● What is expected: Everything in the listing below from the line containing "lid_place = (0, HINGE_AXIS[0], HINGE_AXIS[1])" through the line containing "if empty is" should be repeated exactly; leave out every other line.

● Data:

====

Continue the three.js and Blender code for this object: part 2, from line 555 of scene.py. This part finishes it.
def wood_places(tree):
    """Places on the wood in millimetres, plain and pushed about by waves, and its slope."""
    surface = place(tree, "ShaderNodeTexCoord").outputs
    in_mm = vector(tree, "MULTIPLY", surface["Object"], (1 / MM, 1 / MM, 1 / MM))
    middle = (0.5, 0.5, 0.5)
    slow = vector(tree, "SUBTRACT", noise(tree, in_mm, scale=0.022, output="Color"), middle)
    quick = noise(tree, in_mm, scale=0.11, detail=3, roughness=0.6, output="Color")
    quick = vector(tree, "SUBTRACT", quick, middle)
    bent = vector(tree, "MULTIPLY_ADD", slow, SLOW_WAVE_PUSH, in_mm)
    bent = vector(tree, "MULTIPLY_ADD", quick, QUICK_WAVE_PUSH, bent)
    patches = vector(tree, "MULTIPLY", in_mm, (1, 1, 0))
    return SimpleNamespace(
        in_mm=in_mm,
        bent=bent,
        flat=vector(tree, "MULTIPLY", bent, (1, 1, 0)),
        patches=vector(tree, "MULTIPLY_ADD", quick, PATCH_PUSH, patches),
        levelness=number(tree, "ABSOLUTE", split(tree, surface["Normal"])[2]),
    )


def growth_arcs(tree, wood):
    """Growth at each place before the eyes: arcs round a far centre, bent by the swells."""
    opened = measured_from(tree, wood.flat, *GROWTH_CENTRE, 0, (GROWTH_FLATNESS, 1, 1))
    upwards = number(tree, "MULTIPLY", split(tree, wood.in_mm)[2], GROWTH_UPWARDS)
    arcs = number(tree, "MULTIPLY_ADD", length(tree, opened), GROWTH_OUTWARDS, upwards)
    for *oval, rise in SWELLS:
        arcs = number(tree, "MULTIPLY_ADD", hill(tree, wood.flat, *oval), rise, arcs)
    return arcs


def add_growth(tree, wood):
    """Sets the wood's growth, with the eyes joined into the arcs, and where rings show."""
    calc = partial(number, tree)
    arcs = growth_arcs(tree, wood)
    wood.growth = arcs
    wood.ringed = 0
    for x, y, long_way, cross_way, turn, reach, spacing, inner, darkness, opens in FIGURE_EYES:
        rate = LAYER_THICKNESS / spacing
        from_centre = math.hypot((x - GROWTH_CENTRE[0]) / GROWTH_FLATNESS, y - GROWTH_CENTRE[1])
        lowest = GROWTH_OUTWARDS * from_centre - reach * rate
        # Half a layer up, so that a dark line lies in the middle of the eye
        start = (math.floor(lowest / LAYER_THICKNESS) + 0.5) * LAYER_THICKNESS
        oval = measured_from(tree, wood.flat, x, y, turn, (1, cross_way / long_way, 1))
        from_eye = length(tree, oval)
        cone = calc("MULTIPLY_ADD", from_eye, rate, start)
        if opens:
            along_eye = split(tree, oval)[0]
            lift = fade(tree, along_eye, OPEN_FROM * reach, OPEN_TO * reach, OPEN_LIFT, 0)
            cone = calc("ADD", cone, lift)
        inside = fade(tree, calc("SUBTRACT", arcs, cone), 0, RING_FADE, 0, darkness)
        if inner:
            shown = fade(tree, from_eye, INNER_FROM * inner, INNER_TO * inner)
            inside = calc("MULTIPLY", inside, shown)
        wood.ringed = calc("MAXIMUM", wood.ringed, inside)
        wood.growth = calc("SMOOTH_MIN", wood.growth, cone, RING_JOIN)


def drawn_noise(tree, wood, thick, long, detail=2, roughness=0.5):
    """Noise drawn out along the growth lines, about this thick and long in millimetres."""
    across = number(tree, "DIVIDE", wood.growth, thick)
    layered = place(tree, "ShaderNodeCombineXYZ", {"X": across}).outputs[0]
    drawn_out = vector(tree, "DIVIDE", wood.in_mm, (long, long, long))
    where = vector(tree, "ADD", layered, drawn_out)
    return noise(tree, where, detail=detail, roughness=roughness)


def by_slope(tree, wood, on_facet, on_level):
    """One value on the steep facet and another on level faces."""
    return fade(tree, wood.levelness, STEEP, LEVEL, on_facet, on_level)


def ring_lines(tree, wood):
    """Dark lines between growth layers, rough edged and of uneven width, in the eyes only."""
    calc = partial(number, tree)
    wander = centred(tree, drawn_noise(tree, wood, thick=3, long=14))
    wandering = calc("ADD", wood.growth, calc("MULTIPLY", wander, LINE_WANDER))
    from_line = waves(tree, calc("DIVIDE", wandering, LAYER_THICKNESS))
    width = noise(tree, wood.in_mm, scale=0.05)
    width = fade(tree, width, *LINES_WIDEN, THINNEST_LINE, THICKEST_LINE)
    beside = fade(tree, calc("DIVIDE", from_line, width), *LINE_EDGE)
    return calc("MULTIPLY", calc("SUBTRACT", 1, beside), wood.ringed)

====

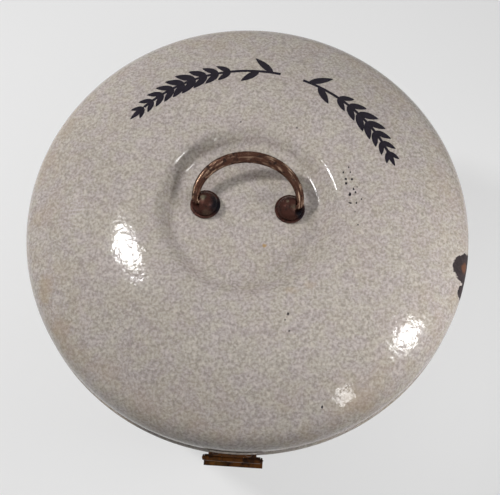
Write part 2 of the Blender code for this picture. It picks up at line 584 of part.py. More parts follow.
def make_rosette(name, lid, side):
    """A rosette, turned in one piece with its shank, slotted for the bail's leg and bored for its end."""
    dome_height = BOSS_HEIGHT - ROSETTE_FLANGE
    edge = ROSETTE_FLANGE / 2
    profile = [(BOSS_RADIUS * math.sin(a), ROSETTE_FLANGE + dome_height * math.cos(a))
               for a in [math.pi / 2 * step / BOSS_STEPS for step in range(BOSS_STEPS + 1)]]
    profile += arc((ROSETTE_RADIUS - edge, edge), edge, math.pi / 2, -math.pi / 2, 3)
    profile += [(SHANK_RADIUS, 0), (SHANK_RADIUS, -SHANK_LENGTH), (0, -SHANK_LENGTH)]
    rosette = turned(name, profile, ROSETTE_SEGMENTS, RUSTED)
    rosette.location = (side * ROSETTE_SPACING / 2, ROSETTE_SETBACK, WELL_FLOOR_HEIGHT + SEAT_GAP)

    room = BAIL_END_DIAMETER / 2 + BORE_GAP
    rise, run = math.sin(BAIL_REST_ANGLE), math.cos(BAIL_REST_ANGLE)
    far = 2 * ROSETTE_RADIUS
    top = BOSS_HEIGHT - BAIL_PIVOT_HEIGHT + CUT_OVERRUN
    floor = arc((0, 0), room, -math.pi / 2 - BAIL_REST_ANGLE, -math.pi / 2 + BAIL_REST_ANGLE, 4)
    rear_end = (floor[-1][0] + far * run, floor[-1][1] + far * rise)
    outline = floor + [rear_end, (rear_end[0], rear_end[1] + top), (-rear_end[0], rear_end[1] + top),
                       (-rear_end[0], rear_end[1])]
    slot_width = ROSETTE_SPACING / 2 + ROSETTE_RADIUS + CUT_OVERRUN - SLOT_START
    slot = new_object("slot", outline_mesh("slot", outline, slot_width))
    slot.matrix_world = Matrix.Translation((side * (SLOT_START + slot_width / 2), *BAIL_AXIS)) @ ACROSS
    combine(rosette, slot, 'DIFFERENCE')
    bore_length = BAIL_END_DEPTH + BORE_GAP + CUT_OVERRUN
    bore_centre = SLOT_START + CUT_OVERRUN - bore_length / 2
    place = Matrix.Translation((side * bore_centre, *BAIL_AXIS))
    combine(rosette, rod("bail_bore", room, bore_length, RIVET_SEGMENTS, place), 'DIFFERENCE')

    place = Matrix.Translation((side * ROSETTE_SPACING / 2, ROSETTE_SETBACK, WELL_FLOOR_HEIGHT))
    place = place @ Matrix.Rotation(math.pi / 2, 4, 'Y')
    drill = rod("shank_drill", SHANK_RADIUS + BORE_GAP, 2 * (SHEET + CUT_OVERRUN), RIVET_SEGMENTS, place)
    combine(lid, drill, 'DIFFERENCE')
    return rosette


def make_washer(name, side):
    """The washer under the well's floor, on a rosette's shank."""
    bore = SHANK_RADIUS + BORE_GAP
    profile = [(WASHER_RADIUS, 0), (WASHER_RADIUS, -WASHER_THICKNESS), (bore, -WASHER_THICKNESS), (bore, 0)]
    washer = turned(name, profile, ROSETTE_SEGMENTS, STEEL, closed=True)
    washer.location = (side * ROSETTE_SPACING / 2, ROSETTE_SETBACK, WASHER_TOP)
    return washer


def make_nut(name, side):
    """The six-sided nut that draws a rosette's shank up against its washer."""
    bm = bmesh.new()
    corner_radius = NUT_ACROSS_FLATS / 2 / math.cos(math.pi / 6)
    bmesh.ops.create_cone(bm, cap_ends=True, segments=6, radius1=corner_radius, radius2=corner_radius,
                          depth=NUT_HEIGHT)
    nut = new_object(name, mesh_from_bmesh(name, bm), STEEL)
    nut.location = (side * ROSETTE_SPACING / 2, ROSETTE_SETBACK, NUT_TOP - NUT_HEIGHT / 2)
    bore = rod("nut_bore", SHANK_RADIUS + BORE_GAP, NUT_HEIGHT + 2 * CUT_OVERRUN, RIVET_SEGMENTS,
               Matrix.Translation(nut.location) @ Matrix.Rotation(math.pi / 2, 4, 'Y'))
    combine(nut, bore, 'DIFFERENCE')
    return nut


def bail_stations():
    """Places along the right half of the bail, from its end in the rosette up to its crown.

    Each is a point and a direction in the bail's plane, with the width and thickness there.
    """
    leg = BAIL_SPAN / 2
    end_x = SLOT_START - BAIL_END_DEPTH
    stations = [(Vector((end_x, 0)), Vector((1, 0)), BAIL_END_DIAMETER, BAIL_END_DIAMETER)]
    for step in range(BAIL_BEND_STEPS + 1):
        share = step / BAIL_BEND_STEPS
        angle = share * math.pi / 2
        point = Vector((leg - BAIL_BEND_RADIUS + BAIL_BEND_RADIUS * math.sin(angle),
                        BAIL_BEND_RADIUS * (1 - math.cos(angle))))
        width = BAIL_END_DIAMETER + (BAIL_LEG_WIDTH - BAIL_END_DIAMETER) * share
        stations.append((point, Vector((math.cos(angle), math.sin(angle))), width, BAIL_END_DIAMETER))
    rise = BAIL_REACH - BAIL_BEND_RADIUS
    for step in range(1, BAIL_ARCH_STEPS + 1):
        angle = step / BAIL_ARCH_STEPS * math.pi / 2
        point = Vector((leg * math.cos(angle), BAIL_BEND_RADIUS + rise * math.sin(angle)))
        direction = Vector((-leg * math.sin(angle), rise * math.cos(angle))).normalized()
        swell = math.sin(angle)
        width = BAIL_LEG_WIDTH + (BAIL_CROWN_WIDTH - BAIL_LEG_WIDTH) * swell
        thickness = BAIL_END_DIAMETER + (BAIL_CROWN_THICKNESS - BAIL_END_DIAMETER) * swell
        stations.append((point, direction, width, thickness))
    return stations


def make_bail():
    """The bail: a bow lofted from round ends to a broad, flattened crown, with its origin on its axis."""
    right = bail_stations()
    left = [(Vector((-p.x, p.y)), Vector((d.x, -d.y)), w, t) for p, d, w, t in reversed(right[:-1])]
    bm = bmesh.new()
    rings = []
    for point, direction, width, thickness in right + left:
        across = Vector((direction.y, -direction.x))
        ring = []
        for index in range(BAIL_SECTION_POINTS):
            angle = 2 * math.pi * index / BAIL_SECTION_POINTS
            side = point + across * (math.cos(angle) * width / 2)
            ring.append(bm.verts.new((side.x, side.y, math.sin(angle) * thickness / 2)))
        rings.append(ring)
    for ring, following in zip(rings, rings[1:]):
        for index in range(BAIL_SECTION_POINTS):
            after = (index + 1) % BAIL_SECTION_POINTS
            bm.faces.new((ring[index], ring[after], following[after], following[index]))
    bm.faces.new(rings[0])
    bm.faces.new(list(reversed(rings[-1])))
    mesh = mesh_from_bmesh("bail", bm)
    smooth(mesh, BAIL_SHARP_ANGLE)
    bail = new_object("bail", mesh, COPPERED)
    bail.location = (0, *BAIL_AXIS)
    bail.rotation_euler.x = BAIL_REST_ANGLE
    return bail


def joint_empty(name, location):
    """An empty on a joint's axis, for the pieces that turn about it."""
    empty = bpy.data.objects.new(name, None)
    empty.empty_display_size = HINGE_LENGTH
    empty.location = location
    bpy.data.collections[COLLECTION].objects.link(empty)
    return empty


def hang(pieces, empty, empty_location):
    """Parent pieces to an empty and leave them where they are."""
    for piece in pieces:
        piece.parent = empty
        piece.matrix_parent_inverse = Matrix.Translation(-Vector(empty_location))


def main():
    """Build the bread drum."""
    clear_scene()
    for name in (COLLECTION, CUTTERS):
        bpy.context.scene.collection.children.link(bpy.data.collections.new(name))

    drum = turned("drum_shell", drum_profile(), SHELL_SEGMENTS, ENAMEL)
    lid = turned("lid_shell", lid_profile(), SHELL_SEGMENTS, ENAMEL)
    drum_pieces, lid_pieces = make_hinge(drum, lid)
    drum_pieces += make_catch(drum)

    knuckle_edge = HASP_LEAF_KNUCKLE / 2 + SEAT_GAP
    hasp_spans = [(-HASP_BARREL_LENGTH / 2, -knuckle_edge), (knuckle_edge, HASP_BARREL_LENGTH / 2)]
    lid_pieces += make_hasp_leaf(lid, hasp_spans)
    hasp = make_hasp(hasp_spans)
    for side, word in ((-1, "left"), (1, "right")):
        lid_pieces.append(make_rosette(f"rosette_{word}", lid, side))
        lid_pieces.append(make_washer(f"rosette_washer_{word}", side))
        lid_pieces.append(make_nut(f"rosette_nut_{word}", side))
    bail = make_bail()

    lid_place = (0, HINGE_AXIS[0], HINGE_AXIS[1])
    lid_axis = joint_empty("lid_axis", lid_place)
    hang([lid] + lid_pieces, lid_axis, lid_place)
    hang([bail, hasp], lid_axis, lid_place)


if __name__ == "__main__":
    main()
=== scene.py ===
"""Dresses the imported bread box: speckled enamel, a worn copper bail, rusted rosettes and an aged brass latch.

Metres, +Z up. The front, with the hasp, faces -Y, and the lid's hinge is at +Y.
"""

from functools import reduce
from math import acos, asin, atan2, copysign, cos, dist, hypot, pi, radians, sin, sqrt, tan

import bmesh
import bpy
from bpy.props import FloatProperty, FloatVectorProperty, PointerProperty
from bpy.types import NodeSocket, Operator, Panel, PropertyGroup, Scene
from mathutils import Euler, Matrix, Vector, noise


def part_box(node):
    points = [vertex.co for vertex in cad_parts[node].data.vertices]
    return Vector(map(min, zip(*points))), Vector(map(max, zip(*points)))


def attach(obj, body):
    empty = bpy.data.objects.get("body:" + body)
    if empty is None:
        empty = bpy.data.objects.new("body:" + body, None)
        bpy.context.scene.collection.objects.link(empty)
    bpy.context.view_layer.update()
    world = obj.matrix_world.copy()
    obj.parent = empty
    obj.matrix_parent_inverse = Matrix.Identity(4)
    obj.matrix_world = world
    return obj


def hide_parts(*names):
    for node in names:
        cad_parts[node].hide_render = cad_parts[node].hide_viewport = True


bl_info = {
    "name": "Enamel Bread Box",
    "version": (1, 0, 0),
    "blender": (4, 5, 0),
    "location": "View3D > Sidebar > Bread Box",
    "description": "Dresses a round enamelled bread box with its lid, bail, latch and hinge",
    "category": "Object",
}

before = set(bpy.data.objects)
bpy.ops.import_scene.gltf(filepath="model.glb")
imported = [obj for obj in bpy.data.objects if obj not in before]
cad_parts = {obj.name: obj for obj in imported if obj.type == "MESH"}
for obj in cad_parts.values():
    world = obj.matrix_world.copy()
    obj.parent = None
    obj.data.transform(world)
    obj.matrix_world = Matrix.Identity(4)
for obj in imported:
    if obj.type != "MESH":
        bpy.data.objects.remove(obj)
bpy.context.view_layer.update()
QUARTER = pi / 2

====

● Task response:
    lid_place = (0, HINGE_AXIS[0], HINGE_AXIS[1])
    lid_axis = joint_empty("lid_axis", lid_place)
    hang([lid] + lid_pieces, lid_axis, lid_place)
    hang([bail, hasp], lid_axis, lid_place)


if __name__ == "__main__":
    main()
=== scene.py ===
"""Dresses the imported bread box: speckled enamel, a worn copper bail, rusted rosettes and an aged brass latch.

Metres, +Z up. The front, with the hasp, faces -Y, and the lid's hinge is at +Y.
"""

from functools import reduce
from math import acos, asin, atan2, copysign, cos, dist, hypot, pi, radians, sin, sqrt, tan

import bmesh
import bpy
from bpy.props import FloatProperty, FloatVectorProperty, PointerProperty
from bpy.types import NodeSocket, Operator, Panel, PropertyGroup, Scene
from mathutils import Euler, Matrix, Vector, noise


def part_box(node):
    points = [vertex.co for vertex in cad_parts[node].data.vertices]
    return Vector(map(min, zip(*points))), Vector(map(max, zip(*points)))


def attach(obj, body):
    empty = bpy.data.objects.get("body:" + body)
    if empty is None:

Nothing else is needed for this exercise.